The exercise: Quote the listing below word for word, stopping after the line that contains "self.bulge = bulge".

Data:
◇ ◇ ◇ ◇ ◇
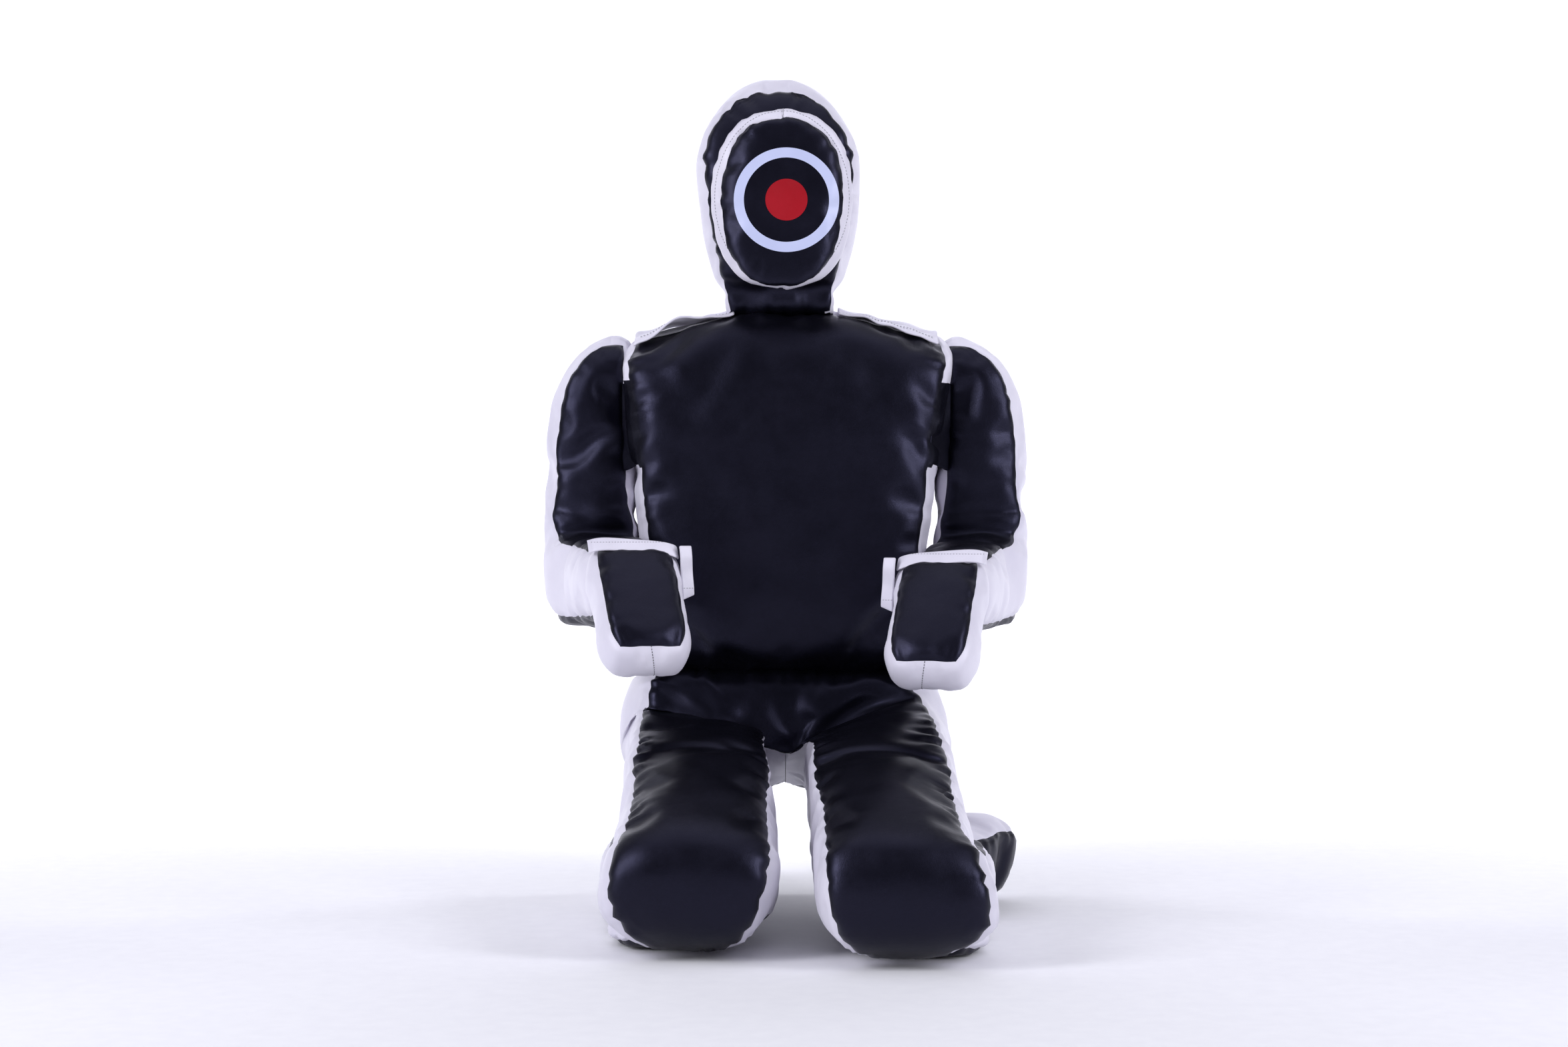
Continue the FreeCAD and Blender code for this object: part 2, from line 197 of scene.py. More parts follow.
class Pillow:
    """A boxed cushion: a front grid, a back grid and a gusset ring between their edges."""

    def __init__(self, name, ribs, columns, swell=0.012, bulge=0.01, spacing=CELL):
        self.name = name
        self.verts = []
        self.faces = []
        self.rows = smooth_rows(ribs, spacing)
        self.columns = columns
        self.swell = swell
        self.bulge = bulge

    def point(self, row, a, side):
        """Point on a row's front or back, at a from 0 to 1 across."""
        fy, fz, by, bz, x0, x1 = row[:6]
        x = x0 + (x1 - x0) * a
        return Vector((x, fy, fz)) if side == FRONT else Vector((x, by, bz))

    def grid(self, side):
        last = len(self.rows) - 1
        index = []
        for j, row in enumerate(self.rows):
            line = []
            for i in range(self.columns + 1):
                a = i / self.columns
                here, there = self.point(row, a, side), self.point(row, a, BACK - side)
                outward = (here - there).normalized()
                lift = self.swell * crown(2 * a - 1, 2 * j / last - 1)
                line.append(len(self.verts))
                self.verts.append(here + outward * lift)
            index.append(line)
        add_grid(self.faces, index, side, backward=side == BACK)
        return index

    def build(self):
        front, back = self.grid(FRONT), self.grid(BACK)
        loops = []
        for g in (front, back):
            right = [line[-1] for line in g[1:-1]]
            left = [line[0] for line in g[1:-1]]
            loops.append(list(g[0]) + right + list(g[-1][::-1]) + left[::-1])
        self.ring(loops[0], loops[1])
        return self.finish()

    def ring(self, front_loop, back_loop):
        verts, count = self.verts, len(front_loop)
        centre = sum((verts[k] for k in front_loop + back_loop), Vector()) / (2 * count)
        depth = sum((verts[f] - verts[b]).length for f, b in zip(front_loop, back_loop)) / count
        outwards = []
        for n in range(count):
            along = (verts[front_loop[(n + 3) % count]] - verts[front_loop[n - 3]]).normalized()
            across = (verts[back_loop[n]] - verts[front_loop[n]]).normalized()
            outwards.append(across.cross(along))
        if sum(outwards[n].dot(verts[front_loop[n]] - centre) for n in range(count)) < 0:
            outwards = [-outward for outward in outwards]
        add_gusset(verts, self.faces, front_loop, back_loop, outwards, [self.bulge] * count,
                   max(3, int(round(depth / CELL))), closed=True)

    def finish(self):
        faces, regions = zip(*self.faces)
        return cleaned_object(self.name, [v + MIDDLE for v in self.verts], faces, regions)


def transform(obj, function):
    for v in obj.data.vertices:
        v.co = function(v.co - MIDDLE) + MIDDLE
    obj.data.update()


def with_normals(obj):
    """Each vertex with its normal as it is now, before any vertex is moved."""
    vertices = obj.data.vertices
    return zip(vertices, [v.normal.copy() for v in vertices])


def seam_vertices(mesh):
    """Vertices on edges between faces of different regions, and those edges."""
    regions = {}
    for polygon in mesh.polygons:
        for key in polygon.edge_keys:
            regions.setdefault(key, set()).add(polygon.material_index)
    edges = [key for key, found in regions.items() if len(found) > 1]
    return sorted({k for key in edges for k in key}), edges


# ---- cloth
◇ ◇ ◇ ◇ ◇
Full solution:
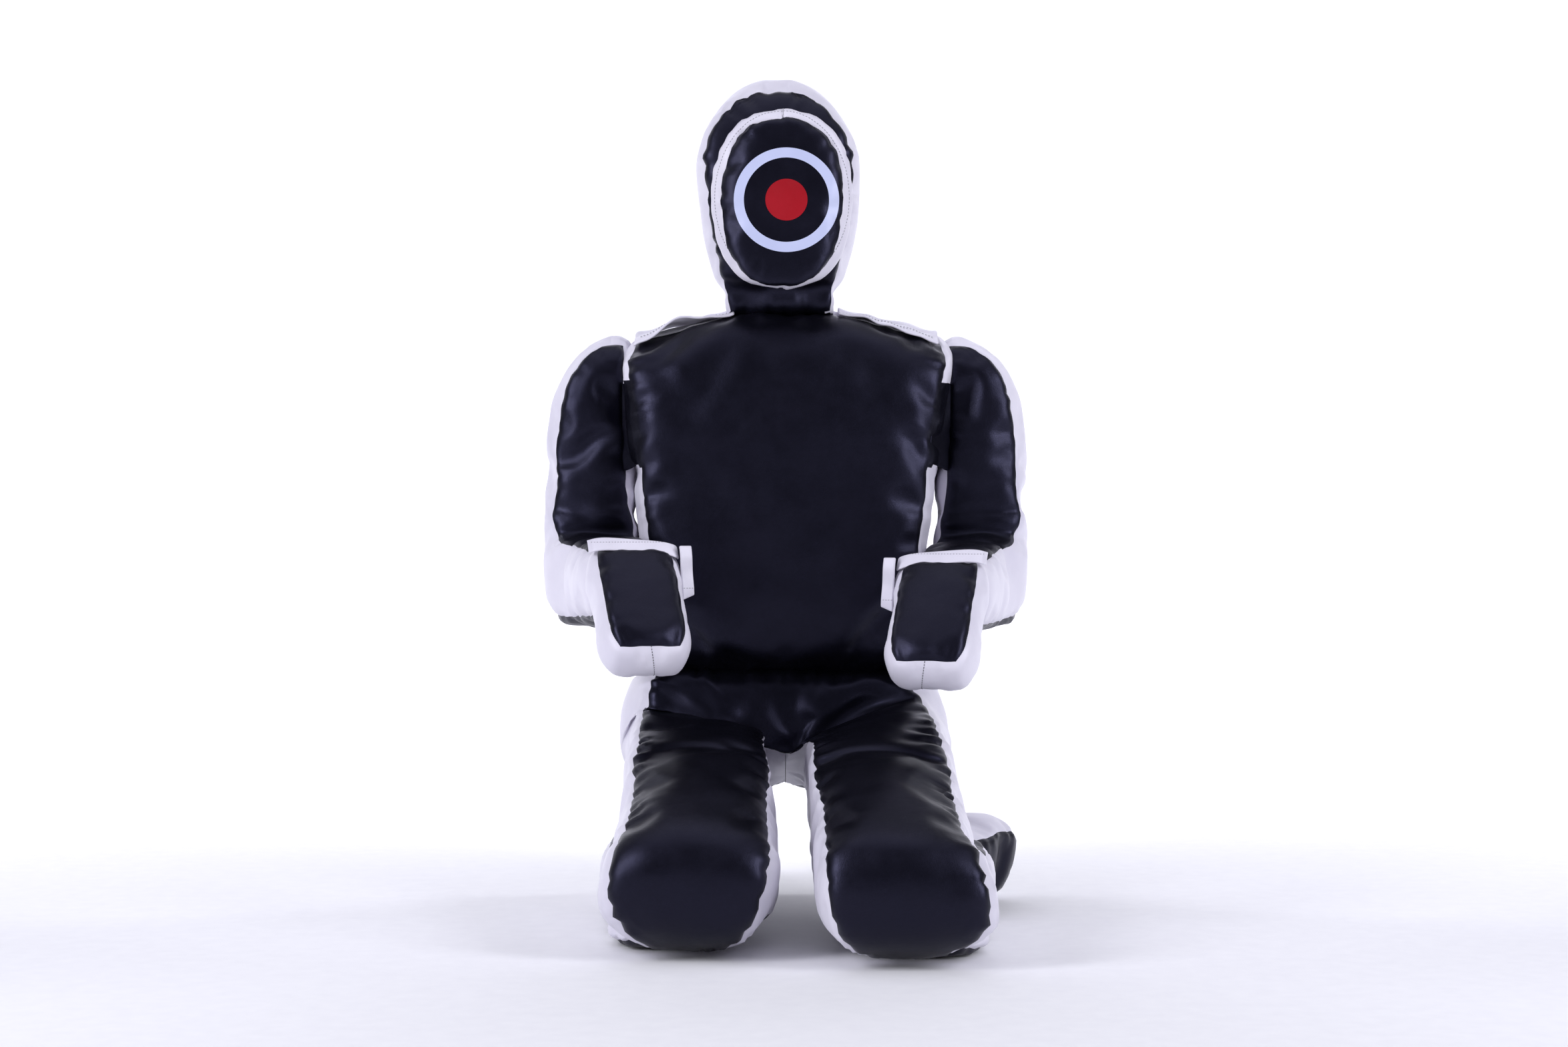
Continue the FreeCAD and Blender code for this object: part 2, from line 197 of scene.py. More parts follow.
class Pillow:
    """A boxed cushion: a front grid, a back grid and a gusset ring between their edges."""

    def __init__(self, name, ribs, columns, swell=0.012, bulge=0.01, spacing=CELL):
        self.name = name
        self.verts = []
        self.faces = []
        self.rows = smooth_rows(ribs, spacing)
        self.columns = columns
        self.swell = swell
        self.bulge = bulge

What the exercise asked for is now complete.